Giovanni Giacometti - Autoritratto (Selbstbildnis) - image-1

Lot 301 Dα

Giovanni Giacometti - Autoritratto (Selbstbildnis)

Auction 1070 - overview Cologne
03.06.2016, 18:00 - Modern Art
Estimate: 240.000 € - 290.000 €
Result: 310.000 € (incl. premium)

Giovanni Giacometti

Autoritratto (Selbstbildnis)
1916

Oil on canvas 61 x 50.3 cm Framed. Signed 'Giov.ni Giacometti' in blue verso.

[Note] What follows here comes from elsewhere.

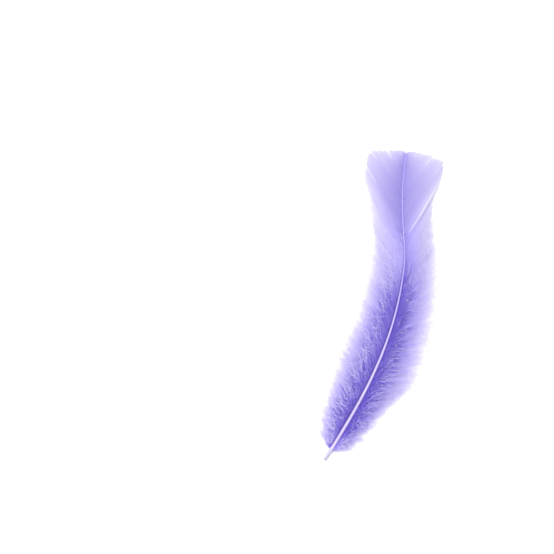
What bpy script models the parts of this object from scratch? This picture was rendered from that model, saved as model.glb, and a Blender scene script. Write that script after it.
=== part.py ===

Like portraits of family and friends, self-portraits were among the subjects frequently depicted in Giovanni Giacometti's oeuvre. In this painting the artist presents himself in a traditional three-quarter view. As in an “Autoritratto” (see Müller/Radlach 1916.02) created the same year, he has selected a location before a window, with the result that his head is set off by and strikingly emphasised by the intense light streaming in. The artist's studio apparently provides the spatial context: the painting that can be seen to the artist's left and which is apparently still in progress is an indication of this. It shows a bouquet of tulips in a tall vase and has been identified by Paul Müller and Viola Radlach as the still life “Tulipani” (ibid. 1916.56) - a “picture within a picture”, so to speak.
An intense palette of colours is characteristic of Giovanni Giacometti's work as a painter and also distinguishes this self-portrait. The painter's face is formed by a variety of alternating tones of violet and red and is developed solely out of colour, as though it had been modelled sculpturally. By contrast the upper body is invested with a compact cohesiveness through the bluish dark grey of the suit. The window in the background is divided up horizontally into the light orange of a curtain covering the lower half and the various nuances of the luminous green vegetation outside, which is visible above it. The red blossoms and the dark green stems of the depicted still life also set boldly coloured accents. The paint is applied in loose, generous brushstrokes and suggests a rapid and spontaneous manner of working.
Our painting particularly clearly illustrates the painter's fascination with light, especially sunlight and its effect on colours. “The 'aspiration to penetrate the essence of coloured light' was referred to by Giacometti as his primary artistic goal. This fascination determined his choice of motifs throughout his life. [...] Giacometti continued to express his interest in the manifestations of light in his repeated depictions of motifs lit from behind. [...] In his window images - for example, in the background of self-portraits or interior scenes - Giacometti is concerned not with a symbolic exaltation but with the optic-aesthetic phenomena of light and colour contrasts.” (Viola Radlach, Das Licht in der Malerei von Giovanni Giacometti, in: Giovanni Giacometti 1868-1933, exhib. cat. Kunstmuseum Winterthur et al. 1996/97, p. 219, p. 215)

Catalogue Raisonné

Müller/Radlach 1916.01; Registro dei quadri no 2, p. 15, no. 282

Certificate

The work is registered with the Swiss Institute for Art Research.

Provenance

Estate of the artist; Galerie am Stadelhofen, Zurich; Collection Eugen Loeb, Bern; Collection Anne-Marie Loeb, Muri (frame label verso); Private collection, South Germany

Literature

Elisabeth Esther Köhler, Giovanni Giacometti 1868-1933. Leben und Werk, mit Werkverzeichnis, Zurich 1969, no. 242 (dated 1915/16)

Exhibitions

Bern 1934 (Kunsthalle), Gedächtnisausstellung Giovanni Giacometti, cat. no. 84 ("Selbstbildnis mit Blumenvase"); probably Zurich 1940 (Galerie Aktuaryus), Giovanni Giacometti, Cuno Amiet, cat. no. 25; Zurich 1962/63 (Galerie am Stadelhofen), Giovanni Giacometti, cat. no. 43 with illus. (dated 1915/16); Biel 2001 (CentrePasquArt), Collections Loeb, cat. no. 119, p. 109, p. 28 with full-page colour illus.